Akhirnya kami memutar
otak bagaimana caranya agar aku bisa tetap melanjutkan kuliah tetapi di lain
sisi juga bisa mencukupi kebutuhan keluarga kami. Kami mencoba meminjam uang
kepada beberapa keluarga kami (bukan keluarga inti) dan apa yang kami dapat
dari jawabannya? Dia bilang tidak punya uang. Aku tau dia bohong. Aku tau dia
banyak uang. Padahal ibuku sudah menjelaskan uangnya untuk biaya kuliahku dan
ibuku sudah menjelaskan jika pada beberapa bulan berikutnya akan dibayar.

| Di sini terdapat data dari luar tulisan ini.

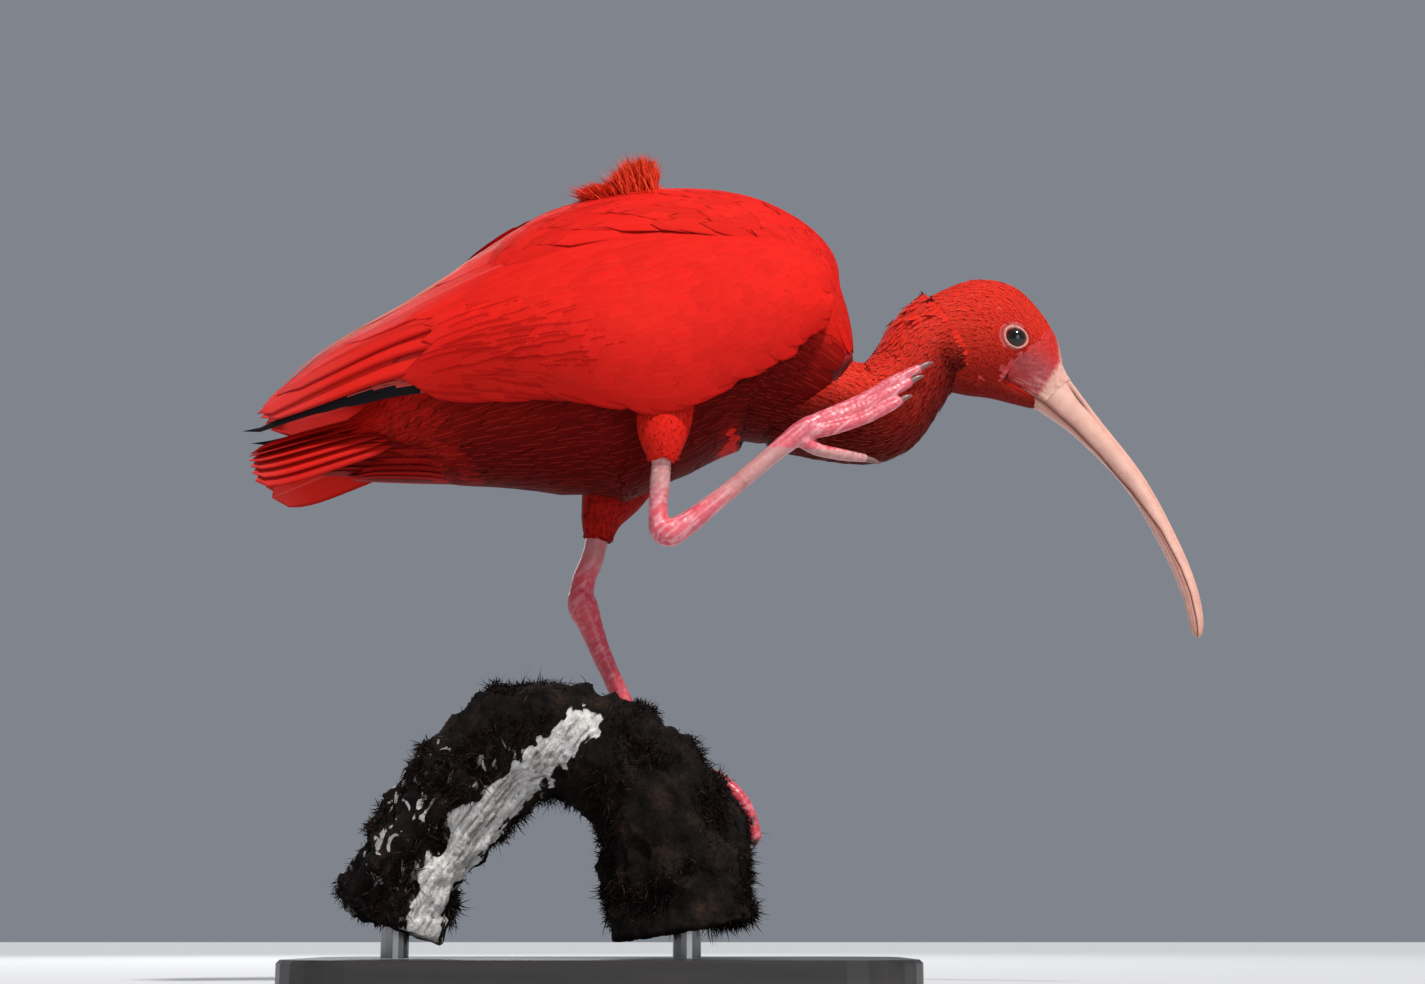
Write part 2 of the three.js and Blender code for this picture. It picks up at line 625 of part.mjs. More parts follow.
const back = mantle().reduce((a, b) => a.add(b), torsoWhole);
keep('torso', largest(back.trimByPlane([1, 0, 0], TAIL_START + GAP / 2)));
keep('thigh_right', largest(thighRight));
keep('thigh_left', largest(thighLeft));
keep('shank_right', largest(limb(SHANK, { rings: 7 }).subtract(thighRightGrown).subtract(tarsusRightGrown)));
keep('shank_left', largest(limb(FAR_SHANK, { rings: 7 }).subtract(thighLeftGrown).subtract(tarsusLeftGrown)));
keep('tarsus_right', tarsusRight);
keep('tarsus_left', tarsusLeft);

const toeGrown = [];
for (const side of ['right', 'left']) {
  const before = [side === 'right' ? tarsusRightGrown : tarsusLeftGrown];
  for (const name of ['middle', 'inner', 'outer', 'hind']) {
    const key = `${side}_${name}`;
    const claw = limb(CLAWS[key], { rings: 5, sides: 6, blunt: 0.2 });
    const clawGrown = limb(CLAWS[key], { rings: 5, sides: 6, grow: GAP, blunt: 0.2 });
    const toe = limb(TOES[key], { rings: 6, sides: 6 });
    keep(`toe_${key}`, largest(cutAll(toe, [...before, clawGrown])));
    keep(`claw_${key}`, largest(cutAll(claw, before)));
    const grown = limb(TOES[key], { rings: 6, sides: 6, grow: GAP });
    before.push(grown, clawGrown);
    toeGrown.push(grown, clawGrown);
  }
}
const feet = [...toeGrown, tarsusRightGrown, tarsusLeftGrown];
keep('neck_lower', largest(cutAll(neckLower, feet)));
keep('neck_upper', largest(cutAll(neckUpper, feet)));
keep('head', largest(head));
keep('bill_upper', largest(cutAll(upperBill, nostrils)));
keep('bill_lower', largest(lowerBill));
keep('eye_right', eyes.right);
keep('eye_left', eyes.left);

let tail = tailCore;
for (const piece of [...tailVanes(), ...underTail()]) tail = tail.add(piece);
const rumpGrown = torsoGrown.trimByPlane([1, 0, 0], TAIL_START - GAP);
keep('tail', largest(tail.subtract(rumpGrown)));
const mantleGrown = mantle(GAP);
keep('wing_right', wing(-1, [torsoGrown, thighRightGrown, ...mantleGrown]));
keep('wing_left', wing(1, [torsoGrown, thighLeftGrown, ...mantleGrown]));

keep('perch_limb', largest(cutAll(limbArm, feet)));
keep('perch_stub', largest(cutAll(stubArm, feet)));
const armsGrown = [bark(PERCH.limb, ACROSS_ARMS, GAP), bark(PERCH.stub, ACROSS_ARMS, GAP)];
keep('perch_branch', largest(cutAll(bark(PERCH.branch, ACROSS_BRANCH), [...feet, ...armsGrown])));

function plate() {
  const outline = [];
  const hx = BASE_LENGTH / 2 - BASE_CORNER;
  const hy = BASE_WIDTH / 2 - BASE_CORNER;
  for (const [sx, sy, start] of [[1, 1, 0], [-1, 1, 90], [-1, -1, 180], [1, -1, 270]]) {
    for (let i = 0; i <= 6; i++) {
      const a = THREE.MathUtils.degToRad(start + i * 15);
      outline.push([sx * hx, sy * hy, Math.cos(a), Math.sin(a)]);
    }
  }
  const ring = (z, inset) => outline.map(([x, y, c, s]) => v3(
    x + c * (BASE_CORNER - inset) - FOOT_X, y + s * (BASE_CORNER - inset), z - FOOT_Z));
  const rings = [ring(0, 0), ring(BASE_HEIGHT - BASE_BEVEL, 0), ring(BASE_HEIGHT, BASE_BEVEL)];
  return skinRings(rings, v3(-FOOT_X, 0, -FOOT_Z), v3(-FOOT_X, 0, BASE_HEIGHT - FOOT_Z));
}
keep('stand_base', plate());

function rod(x, y, radius, low, high) {
  const sides = 16;
  const ring = (z) => Array.from({ length: sides }, (_, i) => {
    const a = (i / sides) * Math.PI * 2;
    return v3(x + radius * Math.cos(a), y + radius * Math.sin(a), z);
  });
  return skinRings([ring(low), ring(high)], v3(x, y, low), v3(x, y, high));
}
const RODS = {
  stand_rod_left: { x: -108, y: -37, host: 'perch_stub' },
  stand_rod_right: { x: 16, y: -34, host: 'perch_limb' },
};
for (const [name, { x, y, host }] of Object.entries(RODS)) {
  const foot = BASE_HEIGHT - FOOT_Z;
  const socket = rod(x, y, ROD_RADIUS + GAP, foot, foot + ROD_HEIGHT + GAP);
  keep(name, rod(x, y, ROD_RADIUS, foot + GAP, foot + ROD_HEIGHT));
  keep(host, largest(made.get(host).subtract(socket)));
}

const COLOURS = {
  torso: '#d8151a', neck: '#d8151a', head: '#cf1a1e', bill: '#d99a86', eye: '#1a0d0a', wing: '#e0161a',
  tail: '#d8151a', thigh: '#c9141a', shank: '#cf6f6b', tarsus: '#d4716f', toe: '#d4716f', claw: '#b79a90',
  perch: '#3a2c25', stand: '#2b2b2e',
};
for (const [name, shape] of made) {
  const mesh = shape.getMesh();
  const geometry = new THREE.BufferGeometry();
  const points = new Float32Array((mesh.vertProperties.length / mesh.numProp) * 3);
  for (let i = 0; i < points.length / 3; i++) {
    for (let k = 0; k < 3; k++) {
      points[i * 3 + k] = mesh.vertProperties[i * mesh.numProp + k];
    }
  }
  geometry.setAttribute('position', new THREE.BufferAttribute(points, 3));
  geometry.setIndex(new THREE.BufferAttribute(new Uint32Array(mesh.triVerts), 1));
  geometry.translate(FOOT_X, 0, FOOT_Z);
  const colour = COLOURS[name.split('_')[0]];
  const node = new THREE.Mesh(geometry, new THREE.MeshStandardMaterial({ color: colour, roughness: 0.7 }));
  node.name = name;
  root.add(node);
}

export default root;
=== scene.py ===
import bpy
import math
import numpy as np
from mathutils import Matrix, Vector, noise


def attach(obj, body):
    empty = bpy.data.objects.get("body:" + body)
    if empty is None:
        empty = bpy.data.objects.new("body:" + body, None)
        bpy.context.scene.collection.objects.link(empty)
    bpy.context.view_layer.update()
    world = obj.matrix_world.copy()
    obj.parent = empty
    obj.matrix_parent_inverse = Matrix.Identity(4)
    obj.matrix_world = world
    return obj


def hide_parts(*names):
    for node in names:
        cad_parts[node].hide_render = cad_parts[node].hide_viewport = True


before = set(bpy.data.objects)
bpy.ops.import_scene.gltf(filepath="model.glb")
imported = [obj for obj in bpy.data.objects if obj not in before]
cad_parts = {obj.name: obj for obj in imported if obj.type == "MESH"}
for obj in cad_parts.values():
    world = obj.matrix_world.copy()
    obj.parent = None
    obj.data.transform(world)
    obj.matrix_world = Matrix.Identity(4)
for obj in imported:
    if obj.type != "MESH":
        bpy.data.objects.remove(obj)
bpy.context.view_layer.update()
rng = np.random.default_rng(7)

mm = 0.001
birdOrigin = np.array([20.0, 0.0, 92.0])
sideSign = {"right": -1, "left": 1}


# Curves and surfaces
def along(rows, t):
    rows = np.asarray(rows, float)
    last = len(rows) - 1
    t = clamp(np.asarray(t, float)) * last
    k = np.minimum(np.floor(t).astype(int), last - 1)
    f = (t - k)[..., None]
    p1, p2 = rows[k], rows[k + 1]
    m1 = (p2 - rows[np.maximum(k - 1, 0)]) / 2
    m2 = (rows[np.minimum(k + 2, last)] - p1) / 2
    return ((2 * f**3 - 3 * f**2 + 1) * p1 + (f**3 - 2 * f**2 + f) * m1
            + (3 * f**2 - 2 * f**3) * p2 + (f**3 - f**2) * m2)


def unit(v):
    return v / np.maximum(np.linalg.norm(v, axis=-1, keepdims=True), 1e-12)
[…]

Tetapi mereka tidak percaya. Mentang mentang bapakku stroke tidak bisa bekerja
dan ibuku hanyalah ibu rumah tangga biasa dan aku seorang pengangguran, dia
merendahkan kami.
Ibuku rela malu meminjam
uang mengetuk pintu dari pintu satu ke pintu yang lain hanya untuk bisa
menguliahkankku. Beberapa kali ibuku meminta bantuan tapi jawabannya sama saja.

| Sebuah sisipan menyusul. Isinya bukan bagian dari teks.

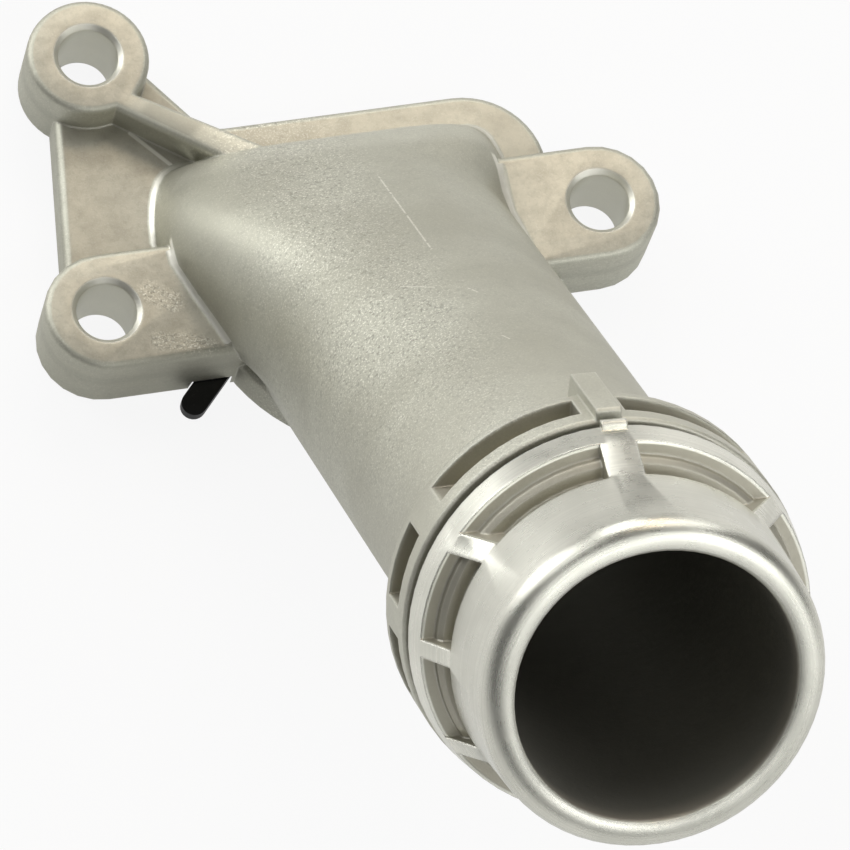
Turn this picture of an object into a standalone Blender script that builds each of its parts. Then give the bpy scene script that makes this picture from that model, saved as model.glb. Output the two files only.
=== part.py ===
"""Coolant pipe: a cast aluminium connection with a three-bolt flange and a push-on spigot.

Metres, +Z up. The origin is the centre of the port on the flange's mating face, at z = 0.
+Z runs along the bolts, away from the engine, and the pipe leans from +Z towards -Y.
"""

import math

import bmesh
import bpy
from mathutils import Matrix, Vector

MM = 0.001

# Pipe: round, with a square-shouldered hood where it stands on the flange
PIPE_LEAN = math.radians(45.0)
PIPE_REACH = 119.5 * MM
PIPE_RADIUS = 17.5 * MM
PIPE_WALL = 2.8 * MM
HOOD_LEFT_WIDENING = 8.3 * MM
HOOD_BACK_INSET = 2.1 * MM
HOOD_BACK = PIPE_RADIUS - HOOD_BACK_INSET
HOOD_BACK_ROUNDING = 3.0 * MM
HOOD_SHOULDER_LENGTH = 30.0 * MM
HOOD_BLEND_LENGTH = 50.0 * MM
HOOD_RIGHT_BLEND_START = -3.0 * MM
HOOD_RIGHT_BLEND_LENGTH = 9.0 * MM
HOOD_SQUARENESS = 4.2
PORT_LEDGE = 0.6 * MM
PORT_RADIUS = HOOD_BACK - PIPE_WALL - PORT_LEDGE

# Flange: a thin plate that carries two tabs and a round boss, each with a bolt hole.
# The tabs' bolt axes are measured from the hood's sides
PLATE_THICKNESS = 5.0 * MM
TAB_HEIGHT = 9.5 * MM
TAB_RADIUS = 7.2 * MM
BOLT_HOLE_RADIUS = 3.5 * MM
BOLT_HOLE_CHAMFER = 0.6 * MM
BOLT_FROM_LEFT_SIDE = 7.9 * MM
BOLT_FROM_RIGHT_SIDE = 8.8 * MM
LEFT_TAB_X = -(PIPE_RADIUS + HOOD_LEFT_WIDENING + BOLT_FROM_LEFT_SIDE)
LEFT_TAB_Y = -3.1 * MM
RIGHT_TAB_X = PIPE_RADIUS + BOLT_FROM_RIGHT_SIDE
RIGHT_TAB_Y = 2.1 * MM
BOSS_X = -29.5 * MM
BOSS_Y = 28.8 * MM
TAB_ROOT_DEPTH = 5.5 * MM
RING_MARGIN = 4.1 * MM
RING_RADIUS = PIPE_RADIUS + RING_MARGIN
PLATE_TOP_MARGIN = 4.2 * MM
PLATE_RIGHT_MARGIN = 4.9 * MM
PLATE_CORNER_RADIUS = 9.5 * MM
PLATE_EDGE_INSET = 3.9 * MM
PLATE_NECK_REACH = 15.0 * MM
PLATE_NECK_RADIUS = 4.2 * MM
CAST_EDGE_RADIUS = 0.8 * MM
CAST_FILLET_RADIUS = 1.1 * MM
FILLET_DIP = 0.12 * MM

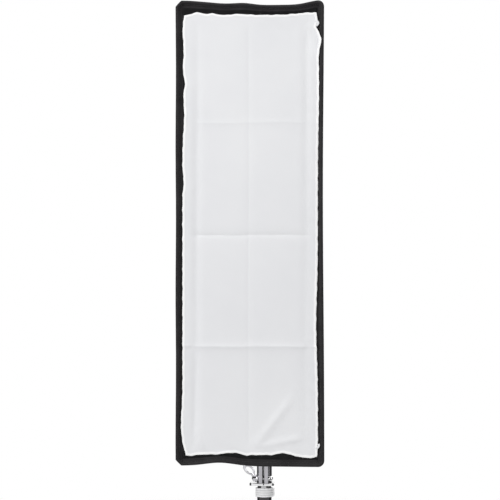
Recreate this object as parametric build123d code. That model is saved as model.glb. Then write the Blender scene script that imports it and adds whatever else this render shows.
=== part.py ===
"""Strip softbox on a tilting bracket and a short stand section, in millimetres.

The origin is the centre of the stand tube's lower end, +Z runs up the stand and the white front faces -Y.
Each sub-part is one STEP file in parts/, named after the piece it holds.
"""

from build123d import *
from math import cos, radians, sin
import os

# Softbox: driving dimensions
FRONT_WIDTH = 300.0
FRONT_HEIGHT = 940.0
FRONT_Y = -340.0  # foremost face of the rolled front edge
BACK_WIDTH = 164.0
BACK_HEIGHT = 196.0
AXIS_Z = 682.0  # height of the light axis above the tube's lower end
CLOTH_X = 1.7  # shell cloth, measured across the side panels
CLOTH_Z = 3.0  # the same cloth, measured across the steeper top and bottom panels

# Front edge: a rolled hem outside, a flat band with hook tape inside it
ROLL_WIDTH = 13.0
ROLL_DEPTH = 12.0
BAND_WIDTH = 30.0
BAND_THICK = 3.5
TAPE_THICK = 1.5
TAPE_START = 14.0  # inset of the tape from the outer edge
CORNER_CUT = 9.0
DIFFUSER_WIDTH = 272.0
DIFFUSER_HEIGHT = 896.0
DIFFUSER_THICK = 1.4

# Inner baffle
BAFFLE_Y = -214.0
BAFFLE_WIDTH = 172.0
BAFFLE_HEIGHT = 456.0
BAFFLE_THICK = 1.2
STRAP_WIDTH = 12.0
STRAP_THICK = 1.0

# Speedring, rods and their sockets
RING_FRONT_Y = -92.0
RING_THICK = 12.0
RING_RADIUS = 79.0
RING_BORE = 56.0
SOCKET_RADIUS = 69.0  # distance of the sockets from the light axis
SOCKET_ANGLE = 24.0  # degrees from the vertical
SOCKET_THICK = 13.0
SOCKET_LENGTH = 27.0
ROD_RADIUS = 2.5
ROD_BOW = 8.0
ROD_TIP = (136.0, -320.0, 440.0)  # from the light axis, in the first quadrant
CAP_RADIUS = 4.0
CAP_LENGTH = 20.0

# Insert and the bracket's bayonet ring
LIGHT_BORE = 48.5
HUB_RADIUS = 55.9
FLANGE_RADIUS = 64.0
FLANGE_BACK_Y = -76.0
SPIGOT_RADIUS = 52.0
SPIGOT_BACK_Y = -64.0
LUG_RADIUS = 56.0
MOUNT_RADIUS = 66.0
MOUNT_FRONT_Y = -75.7
MOUNT_BACK_Y = -60.0
GAP = 0.3  # running gap between faces that slide on each other

# Tilting bracket
PIVOT_Z = 548.0
PIVOT_BOLT = 4.0
CHEEK_IN = 9.6
CHEEK_OUT = 17.0
CHEEK_RADIUS = 14.0
FLOOR_Z = 578.0
FLOOR_THICK = 6.0
RECEIVER_BOTTOM = 480.3
RECEIVER_TOP = 528.0
RECEIVER_RADIUS = 17.0
RECEIVER_SCREW_Z = 500.0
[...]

Padahal mereka keluargaku dan mereka merupakan orang yang berada.
Sesampai di rumah ibuku
menangis. Aku kaget dan aku bertanya pada beliau akan tetapi beliau hanya
bilang, “tidak ada apa apa”. Aku tidak percaya begitu saja dan akhirnya aku
desak ibuku untuk berkata jujur tentang apa yang terjadi. Aku sangat sedih
setelah mendengarnya sehingga tak sadar ada kata kata dari mulutku “apa lebih
baik aku batalkan niatku untuk kuliah bu agar tidak membebani kalian?”. Dengan
spontan ibuku menjawab “jangan, ibu masih bisa membiayaimu dan ibu akan cari
cara yang lain, lanjutkan pendidikanmu”. Lalu aku keluar meninggakan ibuku yang
berbaring di sofa dengan air mata yang masih membekas di pipinya. Aku sangat
sangat sedih dan merasa terpukul atas peristiwa yang dialami oleh ibuku.
Akhirnya kami memutar
otak dan menemukan ide. Kami khususnya ibuku berjualan es tebu dan kami pikir
bisnis ini akan sangat sukses mengingat posisi berjualan kami berada pada
tempat yang strategis di pinggir perempatan jalan. Dan aku jika tidak kuliah
menjaga bensin eceran.
Bulan berganti bulan dan
tahun berganti tahun ternyata dari bisnis es tebu yang kami jalani mampu
mencukupi kebutuhan rumah tangga kami dan alhamdulilah bisnis kami yang lain
yaitu bensin eceran juga laris meskipun di sekitar lingkungan juga banyak
pedagang bensin eceran yang lain. Dari bisnis ini juga saya mampu mengkuliahkan
aku sendiri dari semester 2 sampai semester 9 (sampai penulis membuat cerita
ini). Meskipun dari bensin eceran keuntungannya hanya 500 rupiah tapi jika
dikelola pengeluaran dan pemasukannya secara cermat pasti akan sukses. Dan dari
bisnis bisnis itu juga aku bisa membelikan ibuku beberapa perhiasan. Dan saat
ini cita cita penulis akan membelikan kambing untuk bapakku untuk dikorbankan
ketika Idul Adha tahun 2017 besok. Selain itu aku juga mempunyai pemasukan dari
tempatku mengajar meskipun tidak seberapa.
Aku percaya, asal ada
kemauan pasti disitu akan ada jalan dan semangat pantang menyerah sangatlah
diperlukan. Jangan mudah putus asa dengan keadaan. Percayalah setelah hujan
pasti akan ada pelangi yang menghiasi langit dan jika boleh mengutip dari
kutipan R.A Kartini yaitu “habis gelap terbitlah terang”. Tidak ada alasan
untuk minder tetaplah semangat sahabatku. Jangan pernah menyepelekan ataupun
merendahkan seseorang dilihat dari status ekonominya, siapa tahu orang tersebut
kelak akan sukses bahkan sukses melebihi orang yang pernah menyepelekannya.